The 10-A teletypewriter was the first embodiment of such basic design features of the 15-Type printer as stationary platen, moving type basket, and selector vane assembly, but the majority of improvements incorporated in the 15-Type were proprietary to the Teletype Corporation.
Area IV. The earliest contribution of Dr. L. M. Potts to the start-stop method of synchronization appears to have been set forth in a patent application filed November 18, 1911, covering a reed-type start-stop selector (Patent No. 1,151,216).
In 1914, Dr. Potts filed an application for a single magnet page printer which used an eight-unit code (Patent No. 1,229,202; issued June 5, 1917).
In 1915, Dr.

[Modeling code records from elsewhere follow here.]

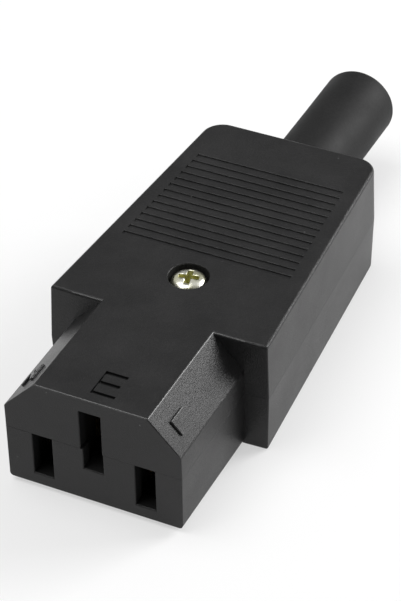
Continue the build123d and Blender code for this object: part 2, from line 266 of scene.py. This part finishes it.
def add_piece(name, mesh, material, replaced=None):
    """A piece of the connector, which rides with it and takes its finish from one slot."""
    piece = bpy.data.objects.new(name, mesh)
    bpy.context.collection.objects.link(piece)
    mesh.materials.clear()
    mesh.materials.append(material)
    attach(piece, "root")
    if replaced:
        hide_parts(replaced)
    return piece


def cut_away(mesh, cutter):
    """The mesh with the cutter's solid taken out of it."""
    blank = bpy.data.objects.new("blank", mesh)
    tool = bpy.data.objects.new("tool", cutter)
    for thing in (blank, tool):
        bpy.context.collection.objects.link(thing)
    cut = blank.modifiers.new("cut", "BOOLEAN")
    cut.operation = "DIFFERENCE"
    cut.solver = "EXACT"
    cut.object = tool
    shaped = bpy.data.meshes.new_from_object(blank.evaluated_get(bpy.context.evaluated_depsgraph_get()))
    for thing in (blank, tool):
        bpy.data.objects.remove(thing)
    return shaped


def outline_prism(outline, low, high):
    """A prism over a closed outline in X and Y."""
    prism = bmesh.new()
    base = [prism.verts.new((x, y, low)) for x, y in outline]
    floor = prism.faces.new(base)
    raised = bmesh.ops.extrude_face_region(prism, geom=[floor])
    crown = [part for part in raised["geom"] if isinstance(part, bmesh.types.BMVert)]
    bmesh.ops.translate(prism, verts=crown, vec=(0, 0, high - low))
    bmesh.ops.recalc_face_normals(prism, faces=prism.faces)
    mesh = bpy.data.meshes.new("prism")
    prism.to_mesh(mesh)
    prism.free()
    return mesh


# The earth terminal's letter is sunk in the nose's top, with three bars on one stem.
letter_depth = 0.34 * mm
earth_letter = [
    (-0.8, 1.55), (2.45, 1.55), (2.45, 2.05), (-0.6, 2.05), (-0.6, 3.5), (2.1, 3.5),
    (2.1, 4.05), (-0.6, 4.05), (-0.6, 5.4), (2.25, 5.4), (2.25, 5.95), (-0.8, 5.95),
]
letter_tool = outline_prism(
    [(x * mm, y * mm) for x, y in earth_letter], nose_top - letter_depth, nose_top + mm
)

# The grip grooves lie 1.5 mm apart. Their lips are a little rounded, which the frame leaves out.
groove_pitch = 1.5
first_groove = screw_y / mm + 5.0
groove_count = 14
groove_half = 11.85
side_narrowing = 2.7
belly_drop = 0.7
body_length = body_end - nose_length
groove_shortening = side_narrowing / body_length
belly_slope = belly_drop / body_length
groove_section = [
    (-0.69, 0.5), (-0.69, 0.02), (-0.55, 0.0), (-0.41, -0.02), (-0.345, -0.07), (-0.265, -0.205),
    (0.265, -0.205), (0.345, -0.07), (0.41, -0.02), (0.55, 0.0), (0.69, 0.02), (0.69, 0.5),
]


def groove_tool(side):
    """The bars that shape the grooves of one face: side is 1 for the top and -1 below."""
    bars = bmesh.new()
    for i in range(groove_count):
        y = first_groove + i * groove_pitch
        face = nose_top / mm
        if side < 0:
            face += belly_slope * (body_end - y)
        half = groove_half - groove_shortening * i * groove_pitch
        ends = []
        for x in (-half, half):
            ends.append([
                bars.verts.new((x * mm, (y + along) * mm, side * (face + up) * mm))
                for along, up in groove_section
            ])
        bars.faces.new(ends[0])
        bars.faces.new(ends[1])
        for j in range(len(groove_section)):
            k = (j + 1) % len(groove_section)
            bars.faces.new((ends[0][j], ends[0][k], ends[1][k], ends[1][j]))
    bmesh.ops.recalc_face_normals(bars, faces=bars.faces)
    mesh = bpy.data.meshes.new("grooves")
    bars.to_mesh(mesh)
    bars.free()
    return mesh


both_shells = bmesh.new()
for node in ("top_shell", "bottom_shell"):
    both_shells.from_mesh(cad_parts[node].data)
shell_surface = BVHTree.FromBMesh(both_shells)
both_shells.free()


def shows_outside(edge):
    """True where nothing of the shells stands in front of the edge."""
    middle = (edge.verts[0].co + edge.verts[1].co) / 2
    outward = (edge.link_faces[0].normal + edge.link_faces[1].normal).normalized()
    return shell_surface.ray_cast(middle + outward * 0.02 * mm, outward)[0] is None


def is_core_side(face):
    """True for a face inside the slots, the chambers, the wiring space and the screw's bore."""
    bore_reach = 3.35 * mm
    inner_half_width = 11.8 * mm
    inner_half_height = 7.6 * mm
    front = 0.1 * mm
    rear = 59 * mm
    corners = [vert.co for vert in face.verts]
    if all(math.hypot(corner.x, corner.y - screw_y) < bore_reach for corner in corners):
        return True
    if not front < max(corner.y for corner in corners) < rear:
        return False
    return all(abs(corner.x) < inner_half_width and abs(corner.z) < inner_half_height for corner in corners)


def round_edges(solid, edges, radius):
    """Rounds the edges in four narrow flat steps, so the broad faces beside them still look flat."""
    highlight_low = nose_top - 0.2 * mm
    highlight_end = (nose_length + 0.5) * mm
    made = bmesh.ops.bevel(
        solid, geom=edges, offset=radius, offset_type="OFFSET", segments=4, profile=0.5, affect="EDGES",
        clamp_overlap=False, miter_outer="ARC", material=0,
    )
    for face in made["faces"]:
        # Rounded faces along the nose's upper edges take the paler finish, a painted highlight.
        on_nose_top = all(vert.co.z > highlight_low and vert.co.y < highlight_end for vert in face.verts)
        face.material_index = highlight_slot if on_nose_top else 0
        face.smooth = False


def lies_within(edge, half_width, front, rear, low):
    """True where both ends of the edge are in one part of the shell, given in millimetres."""
    return all(
        abs(vert.co.x) < half_width * mm and front * mm < vert.co.y < rear * mm and vert.co.z > low * mm
        for vert in edge.verts
    )


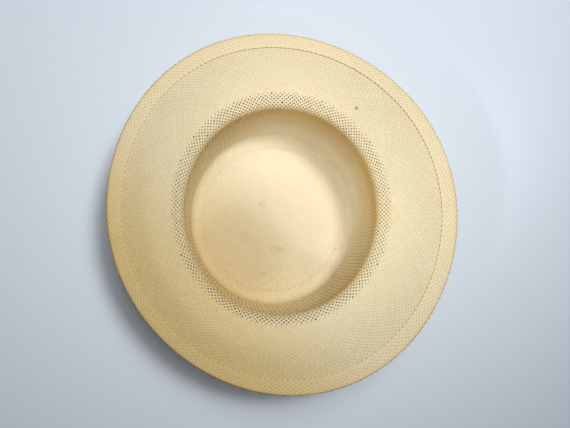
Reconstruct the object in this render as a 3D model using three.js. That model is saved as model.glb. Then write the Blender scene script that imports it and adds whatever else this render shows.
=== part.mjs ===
// A straw hat with a flat-topped oval crown and a wide brim. The whole hat is one woven piece:
// the straw runs from the middle of the crown's top, down the side, out over the brim and, at
// the brim's edge, is folded over and back into a flat hem on the brim's underside.
//
// The hat lies upside down on its crown. Millimetres: +Z runs up from the crown's flat top to
// the head opening, +Y to the front of the hat, and the origin is the middle of the flat top.

import * as THREE from 'three';

const strawThickness = 1.2;
const crownDepth = 96;
const crownTopRadius = 88.6;
const openingRadius = 90.5;
const brimRadius = 161;
const hemWidth = 14;
const hemGap = 0.4;
const facetsAround = 72;

// The head opening is an oval: this much longer than its mean radius to front and back, and
// this much shorter to the sides.
const headOval = 3;

// The middle line of the straw, from the middle of the crown's top to the fold at the brim's edge.
// out: distance from the axis. up: height above the middle line of the flat top.
// round: radius that rounds the corner. facets: straight steps in that rounding.
// oval: how much of the head oval the corner takes. brim: how much of the brim's outline and waves.
const sectionRows = [
  { place: 'middle of the top', out: 0, up: 0, round: 0, facets: 0, oval: 0, brim: 0 },
  { place: 'shoulder', out: crownTopRadius, up: 0, round: 8, facets: 5, oval: 0.65, brim: 0 },
  { place: 'belly of the side', out: 91.8, up: 55, round: 450, facets: 5, oval: 1, brim: 0 },
  { place: 'head opening', out: openingRadius, up: crownDepth, round: 6, facets: 5, oval: 1, brim: 0 },
  { place: 'rise of the brim', out: 122, up: crownDepth + 1, round: 120, facets: 4, oval: 1, brim: 0.2 },
  { place: 'fold', out: brimRadius, up: crownDepth - 4, round: 0.75, facets: 2, oval: 1, brim: 1 },
];

// How the brim's edge leaves a plain circle, besides the head oval.
// waves: how many times around. swell: how far out. at: the angle of a crest, from +X.
const outlineRows = [
  { form: 'wider to one side', waves: 1, swell: 5.5, at: 9 },
  { form: 'longer front and back', waves: 2, swell: 2.4, at: 154 },
  { form: 'hand shaping', waves: 3, swell: 1, at: 26 },
  { form: 'hand shaping', waves: 4, swell: 0.8, at: 22 },
];

// How the brim's edge rises and falls. rise: height of a crest above the mean edge.
const waveRows = [
  { form: 'lies a little aslant', waves: 1, rise: 2.5, at: 30 },
  { form: 'rolled at the two sides', waves: 2, rise: 4, at: 125 },
  { form: 'hand shaping', waves: 3, rise: 0.8, at: 80 },
];

const wave = (row, angle) => Math.cos(row.waves * (angle - THREE.MathUtils.degToRad(row.at)));
const swellAt = (angle) => outlineRows.reduce((sum, row) => sum + row.swell * wave(row, angle), 0);
const riseAt = (angle) => waveRows.reduce((sum, row) => sum + row.rise * wave(row, angle), 0);

// The corners of the middle line in the half plane at this angle around the hat, hem included.
function cornersAt(angle) {
  const oval = -headOval * Math.cos(2 * angle);
  const swell = swellAt(angle);
  const rise = riseAt(angle);
  const corners = sectionRows.map((row) => ({
    point: new THREE.Vector2(
      row.out + row.oval * oval + row.brim * swell,
      strawThickness / 2 + row.up + row.brim * rise,
    ),
    round: row.round,
    facets: row.facets,
  }));
  const [brimCorner, fold] = corners.slice(-2);
  const outward = fold.point.clone().sub(brimCorner.point).normalize();
  const upward = new THREE.Vector2(-outward.y, outward.x);
  const foldTop = fold.point.clone().addScaledVector(upward, strawThickness + hemGap);
  const cutEdge = foldTop.clone().addScaledVector(outward, -hemWidth);
  return [...corners, { ...fold, point: foldTop }, { point: cutEdge, round: 0, facets: 0 }];
}

// The middle line itself: each corner is replaced by an arc of its own radius.
function middleLineAt(angle) {
  const corners = cornersAt(angle);
  return corners.flatMap(({ point, round, facets }, index) => {
    if (round === 0) return [point];
    const back = corners[index - 1].point.clone().sub(point).normalize();
    const ahead = corners[index + 1].point.clone().sub(point).normalize();
    const halfAngle = Math.acos(THREE.MathUtils.clamp(back.dot(ahead), -1, 1)) / 2;
    const bisector = back.clone().add(ahead).normalize();
    const centre = point.clone().addScaledVector(bisector, round / Math.sin(halfAngle));
    const start = point.clone().addScaledVector(back, round / Math.tan(halfAngle)).sub(centre);
    const turn = Math.sign(ahead.cross(back)) * (Math.PI - 2 * halfAngle);
    const origin = new THREE.Vector2();
    return Array.from({ length: facets + 1 }, (_, step) =>
      start.clone().rotateAround(origin, (turn * step) / facets).add(centre));
  });
}

// The straw's closed outline at this angle: half its thickness to each side of the middle line.
function sectionAt(angle) {
  const line = middleLineAt(angle);
  const last = line.length - 1;
  const normals = line.map((point, index) => {
    const before = line[Math.max(index - 1, 0)];
    const after = line[Math.min(index + 1, last)];
    const into = (index === 0 ? after.clone().sub(point) : point.clone().sub(before)).normalize();
    const away = (index === last ? into.clone() : after.clone().sub(point)).normalize();
    const mean = into.clone().add(away).normalize();
    return new THREE.Vector2(-mean.y, mean.x).divideScalar(mean.dot(away));
  });
  const face = (side) => line.map((point, index) =>
    point.clone().addScaledVector(normals[index], (side * strawThickness) / 2));
  return [...face(-1), ...face(1).reverse()];
}

// The hat is turned like a lathe piece whose section changes as it goes round.
function makeStrawBody() {
  const geometry = new THREE.LatheGeometry(sectionAt(0), facetsAround);
  const position = geometry.getAttribute('position');
  for (let step = 0; step <= facetsAround; step += 1) {
    const angle = ((step % facetsAround) / facetsAround) * 2 * Math.PI;
    const section = sectionAt(angle);
    section.forEach((point, row) => {
      const x = point.x * Math.cos(angle);
      const y = point.x * Math.sin(angle);
      position.setXYZ(step * section.length + row, x, y, point.y);
    });
  }
  geometry.computeVertexNormals();
  const straw = new THREE.MeshStandardMaterial({ color: 0xdccb9c, roughness: 0.7, metalness: 0 });
  const body = new THREE.Mesh(geometry, straw);
  body.name = 'straw_body';
  return body;
}

const hat = new THREE.Group();
hat.add(makeStrawBody());

export default hat;
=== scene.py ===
import math
from types import SimpleNamespace

import bmesh
import bpy
import numpy as np
from mathutils import Matrix, Vector


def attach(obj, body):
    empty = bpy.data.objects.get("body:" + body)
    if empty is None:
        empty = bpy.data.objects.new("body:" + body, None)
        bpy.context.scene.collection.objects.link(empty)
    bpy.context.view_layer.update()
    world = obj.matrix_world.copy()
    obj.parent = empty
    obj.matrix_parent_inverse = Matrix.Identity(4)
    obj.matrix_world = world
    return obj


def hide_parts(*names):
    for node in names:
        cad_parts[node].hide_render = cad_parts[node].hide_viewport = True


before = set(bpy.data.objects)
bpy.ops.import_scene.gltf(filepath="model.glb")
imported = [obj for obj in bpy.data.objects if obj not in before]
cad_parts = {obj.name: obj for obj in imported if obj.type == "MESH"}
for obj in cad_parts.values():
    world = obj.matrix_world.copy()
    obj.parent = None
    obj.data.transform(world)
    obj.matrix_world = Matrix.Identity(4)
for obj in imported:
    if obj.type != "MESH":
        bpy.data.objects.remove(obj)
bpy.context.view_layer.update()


# The camera looks almost straight down into the hat, from a little behind and to one side.
# It aims at the middle of the head opening, in the plane where the crown meets the brim.
aim = Vector((0.0019, -0.0042, 0.096))
camera_distance = 0.450
lean_from_upright = math.radians(8.8)
lean_towards = math.radians(218)
camera_direction = Vector((
    math.sin(lean_from_upright) * math.cos(lean_towards),
    math.sin(lean_from_upright) * math.sin(lean_towards),
    math.cos(lean_from_upright),
))
camera_data = bpy.data.cameras.new("camera")
camera_data.sensor_width = 36
camera_data.lens = 31.77
camera_data.clip_start = 0.01
camera = bpy.data.objects.new("camera", camera_data)
sideways = (-camera_direction).cross(Vector((0, 1, 0))).normalized()
upwards = sideways.cross(-camera_direction)
camera.matrix_world = Matrix.LocRotScale(
    aim + camera_direction * camera_distance,
    Matrix((sideways, upwards, camera_direction)).transposed().to_quaternion(),
    None,
)
bpy.context.scene.collection.objects.link(camera)
bpy.context.scene.camera = camera


# The straw of the crown's flat top and of the shoulder round it. The hat is one sheet of split
# palm straws in plain weave, each straw leaning about 45 degrees off the way from the middle to
# the rim. More straws are set in, in rounds, as the crown widens.
hem_width = 0.014
hem_lift = 0.0011
section_corners = [
    # out, up, rounding, share of the head oval, share of the brim's outline and waves
    (0.0, 0.0006, 0.0, 0.0, 0.0),  # middle of the crown's top
    (0.0886, 0.0006, 0.008, 0.65, 0.0),  # shoulder
    (0.0918, 0.0556, 0.450, 1.0, 0.0),  # belly of the side
    (0.0905, 0.0966, 0.006, 1.0, 0.0),  # head opening
    (0.122, 0.0976, 0.120, 1.0, 0.2),  # rise of the brim
    (0.161, 0.0926, 0.00064, 1.0, 1.0),  # fold at the brim's edge
]
run_step = 0.0001
points_in_rounding = 13
innermost_out = 0.0005


def hat_section():
    """The section of the straw from the middle of the crown to the hem's cut edge, and its turn.

    run: distance along the straw. out, up: the place of that point on the mean section.
    turn: the integral of run over out, by which a straw's slant adds to its angle round the hat.
    """
    corners = np.array(section_corners)
    outward = corners[-1, :2] - corners[-2, :2]
    rise_length = np.hypot(*outward)
    outward /= rise_length
    over = corners[-1, :2] + hem_lift * np.array((-outward[1], outward[0]))
    hem_share = 1 - (1 - corners[-2, 4]) * hem_width / rise_length
    folded = [
        (*over, corners[-1, 2], 1.0, 1.0),
        (*(over - hem_width * outward), 0.0, 1.0, hem_share),
    ]
    corners = np.vstack((corners, folded))
    points, corner_of_point = [corners[0, :2]], [0.0]
    for index in range(1, len(corners) - 1):
        here, rounding = corners[index, :2], corners[index, 2]
        back = corners[index - 1, :2] - here
        ahead = corners[index + 1, :2] - here
        back /= np.hypot(*back)
        ahead /= np.hypot(*ahead)
        half_angle = math.acos(np.clip(back @ ahead, -1, 1)) / 2
        middle = back + ahead
        centre = here + middle / np.hypot(*middle) * rounding / math.sin(half_angle)
        start = here + back * rounding / math.tan(half_angle) - centre
        sweep = math.pi - 2 * half_angle
        sweep *= math.copysign(1, ahead[0] * back[1] - ahead[1] * back[0])
        for share in np.linspace(0, 1, points_in_rounding):
            c, s = math.cos(sweep * share), math.sin(sweep * share)
            points.append(centre + (c * start[0] - s * start[1], s * start[0] + c * start[1]))
            corner_of_point.append(index if share == 0.5 else np.nan)
    points.append(corners[-1, :2])
    corner_of_point.append(len(corners) - 1.0)
    points, corner_of_point = np.array(points), np.array(corner_of_point)
    lengths = np.hypot(*np.diff(points, axis=0).T)
    point_run = np.concatenate(([0], np.cumsum(lengths)))
    run = np.arange(0.0, point_run[-1], run_step)
    out = np.interp(run, point_run, points[:, 0])
    up = np.interp(run, point_run, points[:, 1])
    known = ~np.isnan(corner_of_point)
    shares = corners[corner_of_point[known].astype(int), 3:5]
    along_out, along_up = np.gradient(out, run), np.gradient(up, run)
    length = np.hypot(along_out, along_up)
    return SimpleNamespace(
        run=run, out=out, up=up, turn=np.cumsum(run_step / np.maximum(out, innermost_out)),
        face_out=-along_up / length, face_up=along_out / length,
        oval=np.interp(run, point_run[known], shares[:, 0]),
        brim=np.interp(run, point_run[known], shares[:, 1]),
    )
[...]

Potts filed an application covering another single magnet page printer, this one using the start-stop permutation code (Patent No. 1,370,669; assigned to AT&T March 8, 1921).
Potts Patents No. 1,517,381 and No. 1,570,923 were also assigned to AT&T.
 For anyone who is old enough to have seen a Western Union Telegram where the typing is on narrow gum-backed tape that is moistened and stuck to a telegram blank, this is the machine that produces that kind of printing. The same mechanism is the basis of a typing reperforator, a machine which punches received signals into a tape for retransmission and also types on the tape so an operator can read it.
 This is the machine used until the 1960s or so by the news wire
services. Some radio stations still use a recording of the sound of
one of these machines as background during news broadcasts.